Os municípios também vão desempenhar um papel na recuperação dos egressos do sistema e dos condenados que cumprem pena em regime aberto, nos casos de pequenas infrações. Por meio de centrais de penas alternativas e patronato, as prefeituras deverão encaminhar essas pessoas para atividades de escolarização, trabalho e qualificação, além dos tratamentos de saúde.

- É notável a preocupação do projeto com a ressocialização: abreviar o tempo de prisão, fazer com que a pessoa seja estimulada a estudar e trabalhar. Há realmente essa preocupação com a ressocialização, que hoje é um problema sério no sistema.

Entre as medidas relacionadas ao estudo está a existência de salas de aula e laboratórios de informática nas prisões, além das bibliotecas já previstas na lei atual. O texto também inclui entre as atividades que garantem remissão de parte do tempo da pena o artesanato e a leitura.

O valor mínimo pago aos presos também pode sofrer mudanças. Enquanto a lei atual prevê que a remuneração não será inferior a três quartos do salário mínimo, o projeto prevê como piso o salário integral. O texto também dá preferência para a produção de alimentos dentro dos presídios, com estímulo ao trabalho interno dos apenados.

Administração

A criação de órgãos como as Secretarias de Estado de Execução Penal, que exercerão a gestão da execução penal nos estados e no Distrito Federal, é vista como possível problema pelo consultor legislativo. Para ele, pode haver questionamentos, devido à criação de órgãos do Poder Executivo em projeto do Legislativo.

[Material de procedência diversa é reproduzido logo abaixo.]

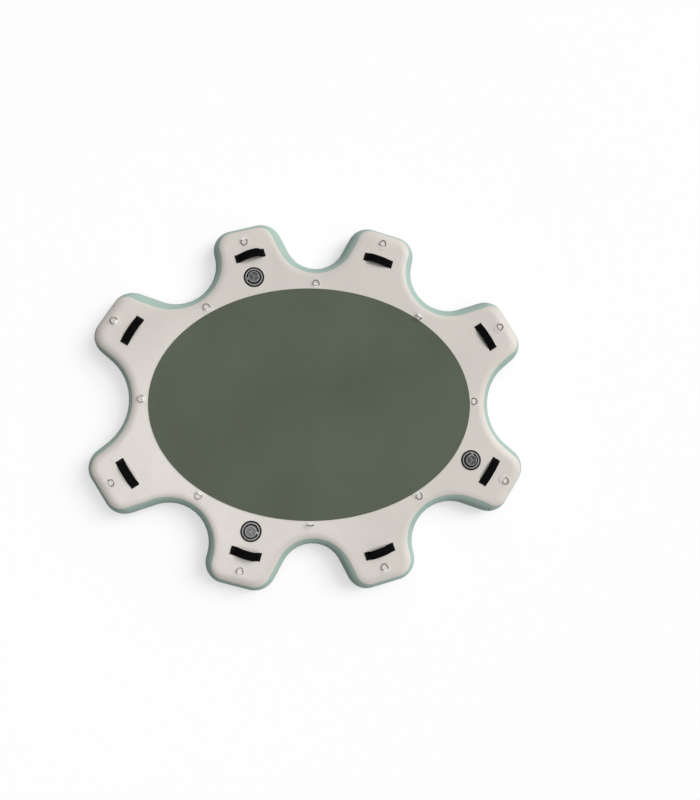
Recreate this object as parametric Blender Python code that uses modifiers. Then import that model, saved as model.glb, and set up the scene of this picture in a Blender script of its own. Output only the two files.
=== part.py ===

Já a vedação ao contingenciamento de recursos do fundo penitenciário, também incluída no texto da comissão de juristas, é considerada positiva por Tiago Odon. A medida, segundo integrantes da comissão, é fundamental para a melhoria das condições carcerárias no país.

- Essa é uma alteração relevante. Os recursos, hoje, são supercontingenciados. Essa vedação, em lei, já é um bom sinal - avalia.